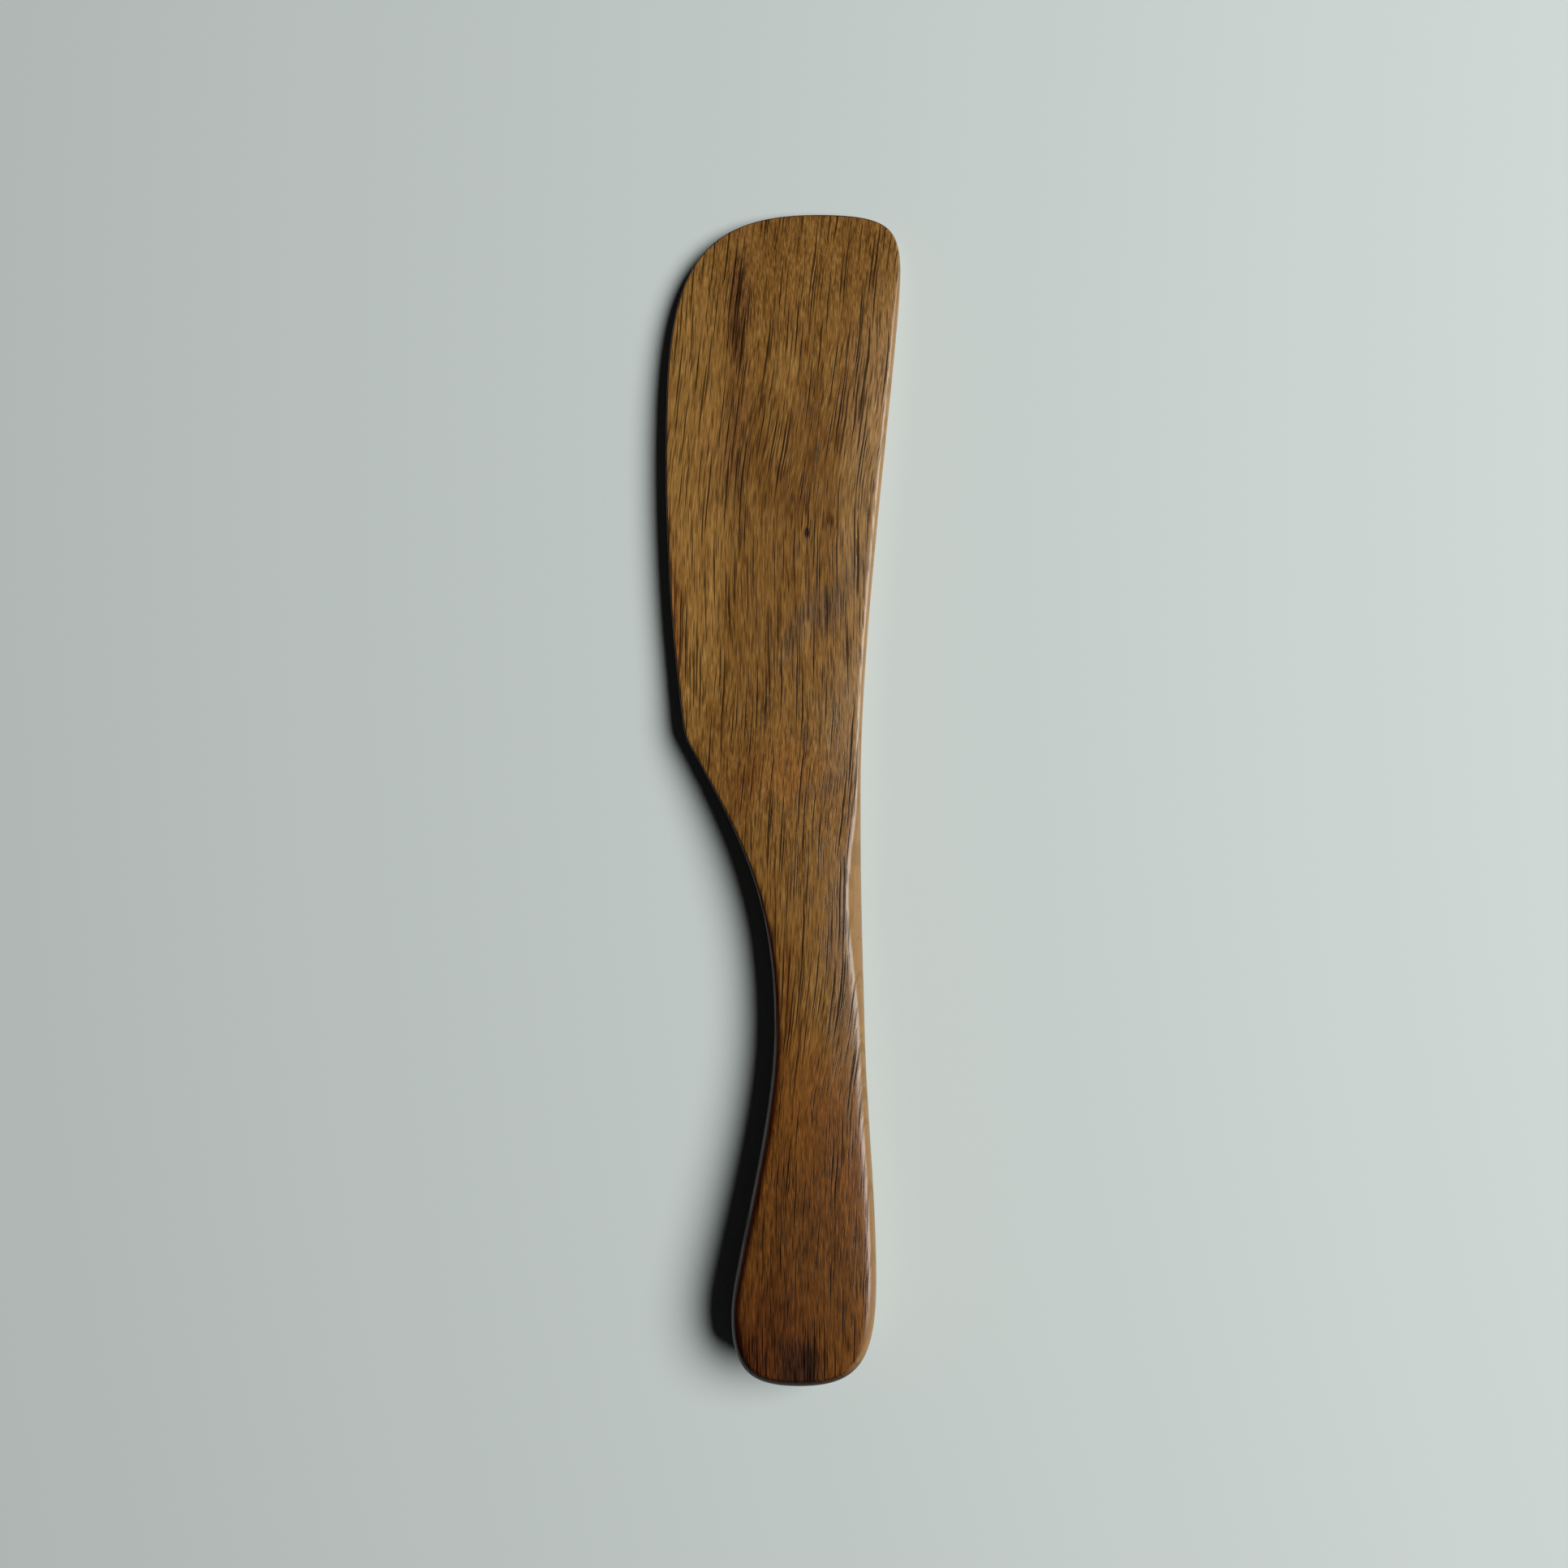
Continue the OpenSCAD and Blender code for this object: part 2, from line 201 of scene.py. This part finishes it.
@dataclass(frozen=True)
class OiledWalnut:
    """American walnut, sanded and oiled: satin brown heartwood with open dark pores.

    The oil deepens the brown and leaves a soft sheen that is broken by the pores. Cut
    lengthwise the pores are dashes 0.1 to 0.3 mm wide and 2 to 12 mm long, and on end
    grain they are dots.

    Attributes:
        tones: Colours of the wood from its darkest to its palest.
        pore_kinds: Size classes of its pores.
        pore_bundles: How the pores bunch together: size across and along the grain, and how far.
        pore_edge: Softness of a pore's edges, as a share of its cell.
        pore_dark: Share of light that a pore swallows.
        pore_depth: Depth of the widest pores.
        fibre: Size of the fine fibres across and along the grain.
        painted_highlight: Paler colour painted on the rounded spine side, which faces the light: a painted
            highlight.
        shaded: Tint of painted shade on the rounded belly side, which faces away from the light.
        oil_soaked: Tint of the end grain, which drinks more oil.
        roughness: Roughness of the oiled surface between the pores.
        burnish: How much smoother the spine side under the painted highlight is.
        ior: Index of refraction of the oil film.
        bends: Where the grain leans: the lower and upper end of the stretch, and how far it
            moves to the belly side there.
        wanders: How the grain wanders: size across and along it, and how far.
        plain_tone: Tone of plain wood.
        growth: Layers of the yearly growth: size across and along the grain, how many finer
            layers are added to it, and how much it changes the tone.
        fibre_share: How much the fibres change the tone.
        edge_wander: Size of the waves in the marks' edges, across and along the spreader.
        edge_reach: How far those waves reach, across and along the spreader.
        gloss: Gloss of the oiled wood.
        gloss_lost: How much of it pores and end grain lose.
    """

    tones: tuple[str, ...] = ("#150a04", "#371e0a", "#5a3915", "#7b5525", "#99733d", "#bb955c")
    pore_kinds: tuple[PoreKind, ...] = (
        PoreKind((0.50, 22.0), 0.25, 0.26, 1.0),
        PoreKind((0.40, 5.5), 0.27, 0.30, 0.65),
    )
    pore_bundles: tuple[float, float, float] = (2.2, 30.0, 0.22)
    pore_edge: float = 0.16
    pore_dark: float = 0.80
    pore_depth: float = 0.012
    fibre: tuple[float, float] = (0.16, 2.8)
    # Painted highlight: paler colour laid on the rounded spine side, which faces the light.
    painted_highlight: str = "#967750"
    # Painted shade: darker tint laid on the rounded belly side, which faces away from the light.
    shaded: str = "#8c6255"
    oil_soaked: str = "#96604a"
    roughness: float = 0.26
    burnish: float = 0.04
    ior: float = 1.45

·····

● **Directions**
Of all the lines above, how many contain the word "from"? Give the number and nothing else.

● **Written response**
4